The PRC Cyber Security Law (the CSL) was enacted in November 2016 and came into force on 1 June 2017.  The new law introduced a raft of measures designed to protect the state and individuals from cyber-attacks and data theft.   These measures include placing obligations on Critical Information Infrastructure Operators (CIIs)1 , Network Operators and providers of network products and services to take active steps to protect computer networks from cyber-attacks and protect personal information and important data from being stolen and/or used for unauthorized purposes.  

Two key features of the CSL are:

  1. the "data localization" requirement, which requires CIIs to store within the territory of China any personal information collected in China; and
  2. the obligation on providers of network products and services to obtain security clearances for the sale of those products and services.

At the time the CSL was published, many commentators noted that the provisions of the Law were very broadly drafted and it was unclear whether and to what extent they would apply to businesses operating in China. 

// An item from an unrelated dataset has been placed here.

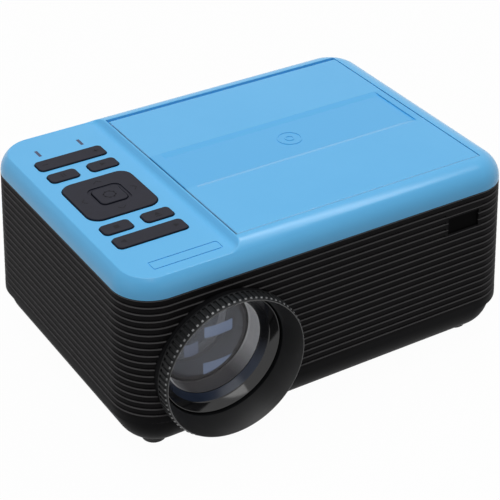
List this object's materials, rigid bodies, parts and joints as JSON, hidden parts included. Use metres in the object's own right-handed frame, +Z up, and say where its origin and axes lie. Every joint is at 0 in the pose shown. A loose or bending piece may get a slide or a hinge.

In an effort to address those concerns the Cyberspace Administration of China has published two new sets of regulations – the "Administrative Measures on the Security Assessment of the Overseas Transfer of Personal Information and Important Data" and the " Measures of Security Review of Network Products and Services" - which set out specific aspects of the CSL in more detail.  We discuss these new regulations below.

Administrative Measures on the Security Assessment of the Overseas Transfer of Personal Information and Important Data

On 11 April 2017, the Cyberspace Administration of China published the consultation paper of its proposed Measures on the Security Assessment of the Overseas Transfer of Personal Information and Important Data (the Overseas Transfer Measures).

As the title of the Overseas Transfer Measures implies, it provides further clarification of the nature and extent of the data localization requirement in the CSL.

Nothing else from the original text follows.